# What to produce
For every line in the data below that contains "Continue", copy the line.

# Records shown
-*-*-

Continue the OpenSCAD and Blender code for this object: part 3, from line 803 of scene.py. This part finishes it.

-*-*-

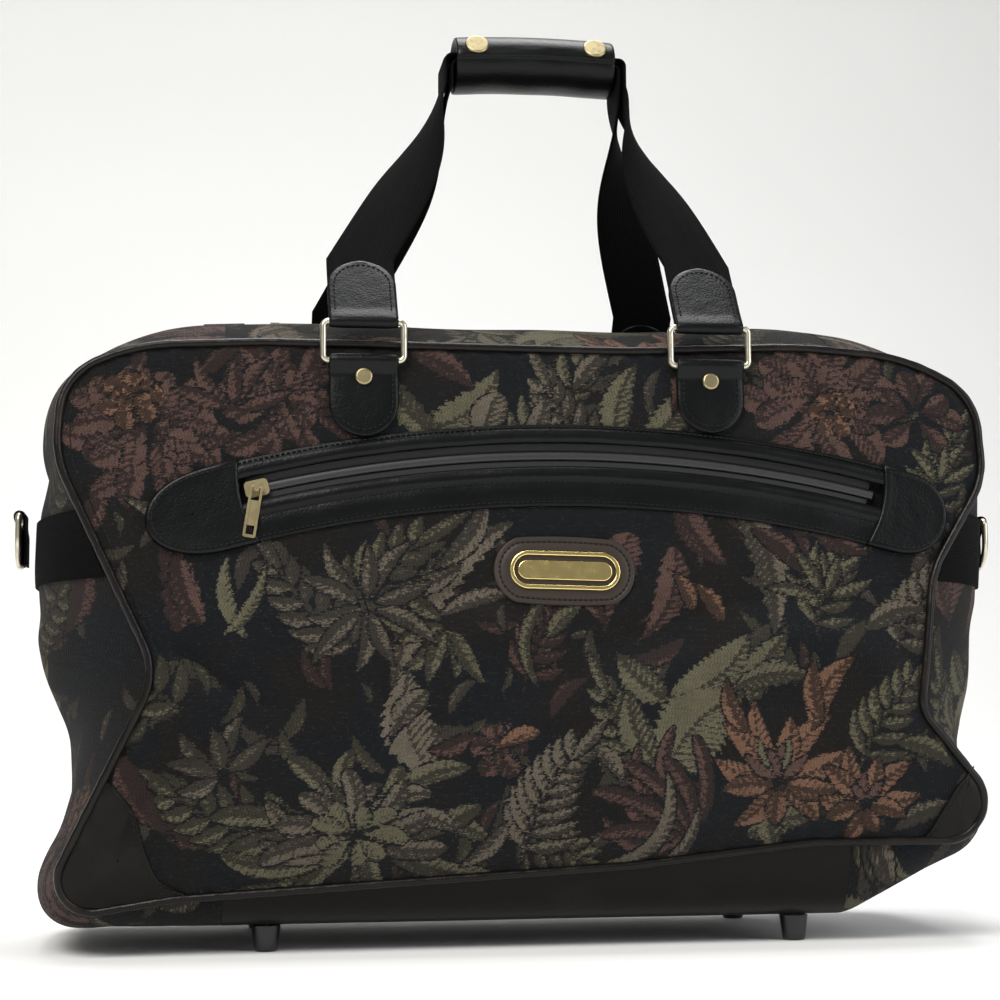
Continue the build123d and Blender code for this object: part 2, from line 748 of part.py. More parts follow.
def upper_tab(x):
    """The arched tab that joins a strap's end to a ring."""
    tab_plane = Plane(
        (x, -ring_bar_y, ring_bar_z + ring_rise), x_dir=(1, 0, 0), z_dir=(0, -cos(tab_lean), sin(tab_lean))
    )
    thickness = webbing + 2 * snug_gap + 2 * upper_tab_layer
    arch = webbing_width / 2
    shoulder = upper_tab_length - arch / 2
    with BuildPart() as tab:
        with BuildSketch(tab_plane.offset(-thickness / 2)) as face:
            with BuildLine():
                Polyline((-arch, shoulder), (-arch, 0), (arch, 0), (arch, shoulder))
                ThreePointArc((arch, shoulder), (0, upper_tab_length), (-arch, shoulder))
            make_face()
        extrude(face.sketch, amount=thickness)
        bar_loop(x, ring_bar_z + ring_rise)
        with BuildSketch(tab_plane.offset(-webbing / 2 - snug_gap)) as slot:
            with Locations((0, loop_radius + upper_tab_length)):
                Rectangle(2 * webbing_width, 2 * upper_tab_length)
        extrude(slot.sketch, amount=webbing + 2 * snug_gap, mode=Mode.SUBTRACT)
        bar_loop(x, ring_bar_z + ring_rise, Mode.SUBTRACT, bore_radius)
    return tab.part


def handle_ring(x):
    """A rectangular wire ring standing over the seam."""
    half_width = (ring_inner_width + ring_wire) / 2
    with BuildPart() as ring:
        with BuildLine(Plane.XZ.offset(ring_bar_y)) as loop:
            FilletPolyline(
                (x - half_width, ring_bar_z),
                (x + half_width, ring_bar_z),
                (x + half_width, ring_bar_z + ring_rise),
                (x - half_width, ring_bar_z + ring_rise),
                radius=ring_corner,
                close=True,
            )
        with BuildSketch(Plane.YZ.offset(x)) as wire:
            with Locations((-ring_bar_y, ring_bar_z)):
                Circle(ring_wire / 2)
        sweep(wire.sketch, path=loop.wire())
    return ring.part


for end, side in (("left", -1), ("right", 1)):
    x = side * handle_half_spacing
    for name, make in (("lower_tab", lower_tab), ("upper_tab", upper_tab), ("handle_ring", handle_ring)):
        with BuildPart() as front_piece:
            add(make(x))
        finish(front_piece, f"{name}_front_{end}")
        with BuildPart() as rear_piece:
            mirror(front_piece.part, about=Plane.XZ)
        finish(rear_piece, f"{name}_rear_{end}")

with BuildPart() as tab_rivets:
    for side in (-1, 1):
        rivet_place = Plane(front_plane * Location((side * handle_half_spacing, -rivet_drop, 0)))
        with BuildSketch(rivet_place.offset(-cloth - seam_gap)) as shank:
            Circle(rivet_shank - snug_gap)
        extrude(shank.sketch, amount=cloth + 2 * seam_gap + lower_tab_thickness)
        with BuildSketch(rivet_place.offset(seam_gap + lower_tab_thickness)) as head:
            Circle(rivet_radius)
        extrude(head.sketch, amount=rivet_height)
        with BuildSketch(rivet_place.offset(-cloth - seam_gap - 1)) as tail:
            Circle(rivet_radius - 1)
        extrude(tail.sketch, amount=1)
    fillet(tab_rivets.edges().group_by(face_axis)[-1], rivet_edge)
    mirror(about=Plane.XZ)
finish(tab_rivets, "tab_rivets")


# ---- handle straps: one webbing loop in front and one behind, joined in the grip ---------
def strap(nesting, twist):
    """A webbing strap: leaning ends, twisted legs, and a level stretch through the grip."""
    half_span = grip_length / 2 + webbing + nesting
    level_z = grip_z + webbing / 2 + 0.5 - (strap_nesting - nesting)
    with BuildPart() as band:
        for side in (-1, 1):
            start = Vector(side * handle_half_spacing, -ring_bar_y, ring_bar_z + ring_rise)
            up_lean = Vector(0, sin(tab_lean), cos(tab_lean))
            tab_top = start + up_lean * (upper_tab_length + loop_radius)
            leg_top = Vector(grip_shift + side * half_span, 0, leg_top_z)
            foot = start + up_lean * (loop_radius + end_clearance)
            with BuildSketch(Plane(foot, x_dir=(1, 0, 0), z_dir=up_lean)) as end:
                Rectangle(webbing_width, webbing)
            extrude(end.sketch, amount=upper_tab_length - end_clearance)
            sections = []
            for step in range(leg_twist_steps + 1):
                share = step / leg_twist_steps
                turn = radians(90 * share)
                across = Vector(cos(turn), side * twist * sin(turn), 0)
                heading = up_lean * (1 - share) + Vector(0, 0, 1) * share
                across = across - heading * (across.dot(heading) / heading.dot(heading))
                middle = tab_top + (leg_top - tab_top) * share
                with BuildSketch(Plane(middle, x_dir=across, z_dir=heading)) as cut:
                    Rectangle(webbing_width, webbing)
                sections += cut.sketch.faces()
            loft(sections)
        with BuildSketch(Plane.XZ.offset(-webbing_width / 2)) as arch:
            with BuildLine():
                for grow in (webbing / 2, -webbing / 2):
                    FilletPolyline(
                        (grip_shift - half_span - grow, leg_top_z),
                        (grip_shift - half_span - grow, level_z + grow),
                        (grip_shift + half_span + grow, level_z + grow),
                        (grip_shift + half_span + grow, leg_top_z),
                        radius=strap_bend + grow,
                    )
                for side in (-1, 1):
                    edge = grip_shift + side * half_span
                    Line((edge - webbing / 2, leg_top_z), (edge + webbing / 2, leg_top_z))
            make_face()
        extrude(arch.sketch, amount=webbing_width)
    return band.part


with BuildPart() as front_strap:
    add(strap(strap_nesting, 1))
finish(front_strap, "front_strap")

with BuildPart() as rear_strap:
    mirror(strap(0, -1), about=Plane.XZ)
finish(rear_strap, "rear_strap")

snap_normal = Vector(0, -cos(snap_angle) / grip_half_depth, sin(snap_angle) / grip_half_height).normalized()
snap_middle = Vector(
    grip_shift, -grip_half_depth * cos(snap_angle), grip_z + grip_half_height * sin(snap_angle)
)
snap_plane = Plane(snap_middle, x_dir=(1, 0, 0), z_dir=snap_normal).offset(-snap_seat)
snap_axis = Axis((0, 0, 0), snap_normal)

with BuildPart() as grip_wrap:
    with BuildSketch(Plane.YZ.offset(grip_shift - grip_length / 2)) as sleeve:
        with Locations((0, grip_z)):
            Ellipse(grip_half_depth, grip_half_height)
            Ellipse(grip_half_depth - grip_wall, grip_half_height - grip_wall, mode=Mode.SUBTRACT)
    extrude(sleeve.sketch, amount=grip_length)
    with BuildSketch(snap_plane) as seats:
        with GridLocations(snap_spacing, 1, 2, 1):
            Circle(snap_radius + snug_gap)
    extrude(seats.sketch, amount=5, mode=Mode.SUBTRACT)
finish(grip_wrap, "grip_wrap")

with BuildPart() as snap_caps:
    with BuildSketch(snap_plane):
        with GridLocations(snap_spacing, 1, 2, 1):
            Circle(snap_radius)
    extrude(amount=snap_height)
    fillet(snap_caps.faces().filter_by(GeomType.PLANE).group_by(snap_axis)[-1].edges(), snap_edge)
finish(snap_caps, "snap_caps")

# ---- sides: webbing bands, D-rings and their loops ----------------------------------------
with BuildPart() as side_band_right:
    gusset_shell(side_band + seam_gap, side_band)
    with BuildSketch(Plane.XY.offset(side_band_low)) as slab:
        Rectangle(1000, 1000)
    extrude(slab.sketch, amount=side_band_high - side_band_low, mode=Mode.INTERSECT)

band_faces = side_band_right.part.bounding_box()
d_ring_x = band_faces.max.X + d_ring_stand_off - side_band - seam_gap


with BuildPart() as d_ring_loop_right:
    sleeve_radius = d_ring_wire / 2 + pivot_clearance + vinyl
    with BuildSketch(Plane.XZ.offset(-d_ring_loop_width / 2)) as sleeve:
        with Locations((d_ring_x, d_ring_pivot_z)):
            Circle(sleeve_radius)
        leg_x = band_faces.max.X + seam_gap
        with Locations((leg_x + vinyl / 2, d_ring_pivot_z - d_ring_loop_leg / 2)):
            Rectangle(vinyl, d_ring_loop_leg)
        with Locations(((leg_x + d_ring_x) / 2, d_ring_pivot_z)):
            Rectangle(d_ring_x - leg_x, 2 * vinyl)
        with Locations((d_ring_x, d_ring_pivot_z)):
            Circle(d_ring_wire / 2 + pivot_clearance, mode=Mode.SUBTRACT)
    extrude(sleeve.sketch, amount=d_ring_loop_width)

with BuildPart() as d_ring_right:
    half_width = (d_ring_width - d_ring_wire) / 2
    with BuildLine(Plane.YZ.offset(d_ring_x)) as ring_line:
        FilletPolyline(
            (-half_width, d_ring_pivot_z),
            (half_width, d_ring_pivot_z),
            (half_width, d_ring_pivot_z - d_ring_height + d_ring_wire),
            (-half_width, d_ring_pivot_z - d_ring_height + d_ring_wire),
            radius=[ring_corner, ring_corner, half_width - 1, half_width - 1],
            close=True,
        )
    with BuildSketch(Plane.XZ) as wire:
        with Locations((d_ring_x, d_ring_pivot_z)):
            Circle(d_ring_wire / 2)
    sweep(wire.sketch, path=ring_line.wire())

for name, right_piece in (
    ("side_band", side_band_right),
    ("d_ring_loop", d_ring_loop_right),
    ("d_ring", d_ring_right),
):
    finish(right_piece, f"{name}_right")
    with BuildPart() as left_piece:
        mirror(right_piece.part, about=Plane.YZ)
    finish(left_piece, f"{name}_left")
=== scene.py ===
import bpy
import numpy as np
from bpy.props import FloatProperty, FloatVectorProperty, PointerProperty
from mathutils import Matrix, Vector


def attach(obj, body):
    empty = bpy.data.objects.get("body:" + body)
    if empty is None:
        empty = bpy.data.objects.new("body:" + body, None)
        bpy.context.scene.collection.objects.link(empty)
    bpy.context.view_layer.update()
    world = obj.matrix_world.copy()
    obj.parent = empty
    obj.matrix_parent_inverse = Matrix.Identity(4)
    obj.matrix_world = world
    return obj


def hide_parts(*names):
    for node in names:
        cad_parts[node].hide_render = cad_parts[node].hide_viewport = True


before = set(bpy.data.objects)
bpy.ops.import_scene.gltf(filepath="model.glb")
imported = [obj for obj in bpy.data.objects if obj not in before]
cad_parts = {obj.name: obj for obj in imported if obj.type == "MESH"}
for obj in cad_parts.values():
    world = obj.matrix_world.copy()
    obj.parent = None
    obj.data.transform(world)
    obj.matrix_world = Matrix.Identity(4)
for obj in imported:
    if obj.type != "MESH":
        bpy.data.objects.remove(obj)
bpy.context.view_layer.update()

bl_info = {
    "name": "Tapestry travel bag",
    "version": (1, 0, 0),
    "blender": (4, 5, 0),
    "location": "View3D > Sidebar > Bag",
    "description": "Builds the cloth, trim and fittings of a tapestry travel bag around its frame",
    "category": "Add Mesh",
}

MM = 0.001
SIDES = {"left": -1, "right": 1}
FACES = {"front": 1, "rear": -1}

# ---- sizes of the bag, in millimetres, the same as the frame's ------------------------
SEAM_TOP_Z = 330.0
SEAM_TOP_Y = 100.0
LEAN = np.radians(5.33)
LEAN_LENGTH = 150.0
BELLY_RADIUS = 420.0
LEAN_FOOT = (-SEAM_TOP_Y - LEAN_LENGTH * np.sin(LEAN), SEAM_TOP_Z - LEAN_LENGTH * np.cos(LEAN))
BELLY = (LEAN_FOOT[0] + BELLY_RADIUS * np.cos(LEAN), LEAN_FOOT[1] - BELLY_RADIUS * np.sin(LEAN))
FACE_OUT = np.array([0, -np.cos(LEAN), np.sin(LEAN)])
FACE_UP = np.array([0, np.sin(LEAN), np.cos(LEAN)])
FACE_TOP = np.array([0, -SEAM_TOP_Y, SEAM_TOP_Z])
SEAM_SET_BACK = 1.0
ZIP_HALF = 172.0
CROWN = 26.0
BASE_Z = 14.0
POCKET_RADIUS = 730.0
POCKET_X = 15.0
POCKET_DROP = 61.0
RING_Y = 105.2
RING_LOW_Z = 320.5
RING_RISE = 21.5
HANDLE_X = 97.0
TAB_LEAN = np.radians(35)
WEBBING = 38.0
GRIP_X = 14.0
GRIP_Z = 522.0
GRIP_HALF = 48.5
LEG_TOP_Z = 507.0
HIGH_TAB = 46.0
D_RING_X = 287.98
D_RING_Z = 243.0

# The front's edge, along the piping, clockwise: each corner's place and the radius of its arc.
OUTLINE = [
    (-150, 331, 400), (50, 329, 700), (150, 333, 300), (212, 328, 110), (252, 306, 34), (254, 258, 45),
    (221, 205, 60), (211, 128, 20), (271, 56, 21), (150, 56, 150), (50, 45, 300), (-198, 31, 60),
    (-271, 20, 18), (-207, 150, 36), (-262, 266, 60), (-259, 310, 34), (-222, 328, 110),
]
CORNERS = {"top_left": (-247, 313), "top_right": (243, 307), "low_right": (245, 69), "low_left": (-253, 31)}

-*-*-

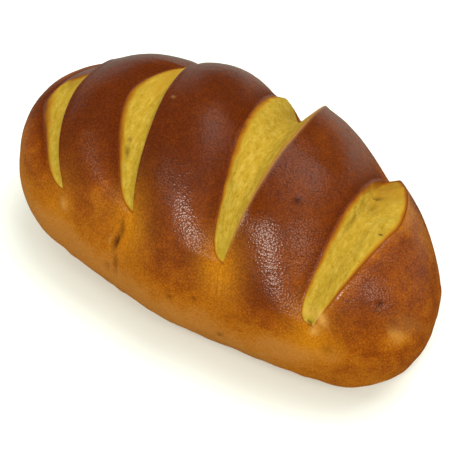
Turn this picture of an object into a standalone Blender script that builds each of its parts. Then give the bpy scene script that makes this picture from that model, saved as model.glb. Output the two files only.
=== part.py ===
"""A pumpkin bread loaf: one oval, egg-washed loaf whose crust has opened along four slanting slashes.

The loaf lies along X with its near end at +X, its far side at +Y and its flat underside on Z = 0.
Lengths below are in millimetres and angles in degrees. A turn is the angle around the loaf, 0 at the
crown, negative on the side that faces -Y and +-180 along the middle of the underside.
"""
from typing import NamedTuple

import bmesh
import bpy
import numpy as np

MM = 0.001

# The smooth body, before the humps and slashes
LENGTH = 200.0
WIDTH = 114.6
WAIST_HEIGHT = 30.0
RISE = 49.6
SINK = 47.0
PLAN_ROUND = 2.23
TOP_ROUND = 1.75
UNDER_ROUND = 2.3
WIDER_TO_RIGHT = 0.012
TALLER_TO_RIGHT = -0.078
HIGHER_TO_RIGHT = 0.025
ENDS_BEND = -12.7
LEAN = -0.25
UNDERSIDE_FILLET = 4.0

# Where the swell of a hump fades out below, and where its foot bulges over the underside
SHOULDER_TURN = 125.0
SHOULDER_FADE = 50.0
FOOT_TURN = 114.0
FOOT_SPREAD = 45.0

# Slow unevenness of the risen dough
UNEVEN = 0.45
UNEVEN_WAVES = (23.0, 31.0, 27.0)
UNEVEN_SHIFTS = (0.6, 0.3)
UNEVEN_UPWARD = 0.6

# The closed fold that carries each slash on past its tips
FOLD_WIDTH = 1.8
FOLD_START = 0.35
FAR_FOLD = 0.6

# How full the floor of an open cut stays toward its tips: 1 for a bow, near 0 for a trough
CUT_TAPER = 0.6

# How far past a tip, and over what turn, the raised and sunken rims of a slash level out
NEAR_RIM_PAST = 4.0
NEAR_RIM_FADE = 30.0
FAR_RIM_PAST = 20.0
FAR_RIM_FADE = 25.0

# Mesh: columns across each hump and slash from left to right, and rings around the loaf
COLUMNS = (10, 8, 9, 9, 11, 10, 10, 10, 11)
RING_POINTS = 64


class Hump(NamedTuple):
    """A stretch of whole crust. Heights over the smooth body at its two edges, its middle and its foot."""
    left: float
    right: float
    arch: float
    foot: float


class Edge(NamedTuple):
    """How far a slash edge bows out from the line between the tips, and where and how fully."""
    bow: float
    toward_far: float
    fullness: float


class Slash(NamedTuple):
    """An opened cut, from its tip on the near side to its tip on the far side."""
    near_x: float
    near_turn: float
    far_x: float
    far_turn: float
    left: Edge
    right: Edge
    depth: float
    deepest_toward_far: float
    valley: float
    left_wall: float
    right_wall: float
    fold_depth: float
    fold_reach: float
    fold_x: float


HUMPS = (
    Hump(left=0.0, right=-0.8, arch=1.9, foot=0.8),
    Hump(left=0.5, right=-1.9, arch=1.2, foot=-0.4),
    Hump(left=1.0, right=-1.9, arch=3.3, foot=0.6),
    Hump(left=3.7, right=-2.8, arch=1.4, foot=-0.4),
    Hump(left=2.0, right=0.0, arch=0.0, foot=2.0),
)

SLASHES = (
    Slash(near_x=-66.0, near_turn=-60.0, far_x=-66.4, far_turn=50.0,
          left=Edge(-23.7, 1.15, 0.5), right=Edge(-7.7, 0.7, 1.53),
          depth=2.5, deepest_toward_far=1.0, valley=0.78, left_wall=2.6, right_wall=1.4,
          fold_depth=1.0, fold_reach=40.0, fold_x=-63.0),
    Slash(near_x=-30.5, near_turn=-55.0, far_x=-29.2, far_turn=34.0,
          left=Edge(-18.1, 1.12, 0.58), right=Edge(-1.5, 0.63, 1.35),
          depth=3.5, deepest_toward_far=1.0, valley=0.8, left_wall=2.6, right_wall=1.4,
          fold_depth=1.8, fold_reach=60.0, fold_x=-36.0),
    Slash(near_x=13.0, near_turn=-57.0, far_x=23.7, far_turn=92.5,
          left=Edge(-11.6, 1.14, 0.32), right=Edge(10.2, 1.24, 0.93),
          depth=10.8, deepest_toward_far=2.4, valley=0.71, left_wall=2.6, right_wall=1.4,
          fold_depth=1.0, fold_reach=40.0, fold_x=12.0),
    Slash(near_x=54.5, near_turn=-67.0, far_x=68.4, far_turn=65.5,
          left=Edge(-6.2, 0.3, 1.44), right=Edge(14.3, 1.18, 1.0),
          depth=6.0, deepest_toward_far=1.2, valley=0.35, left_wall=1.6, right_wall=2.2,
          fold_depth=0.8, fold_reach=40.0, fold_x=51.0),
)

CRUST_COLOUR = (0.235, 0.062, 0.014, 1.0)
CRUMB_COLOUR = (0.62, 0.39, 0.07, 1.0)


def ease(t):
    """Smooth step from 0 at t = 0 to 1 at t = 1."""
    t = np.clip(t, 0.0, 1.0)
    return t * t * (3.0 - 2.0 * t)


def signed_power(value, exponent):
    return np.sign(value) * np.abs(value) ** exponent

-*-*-

# The output
Continue the OpenSCAD and Blender code for this object: part 3, from line 803 of scene.py. This part finishes it.
Continue the build123d and Blender code for this object: part 2, from line 748 of part.py. More parts follow.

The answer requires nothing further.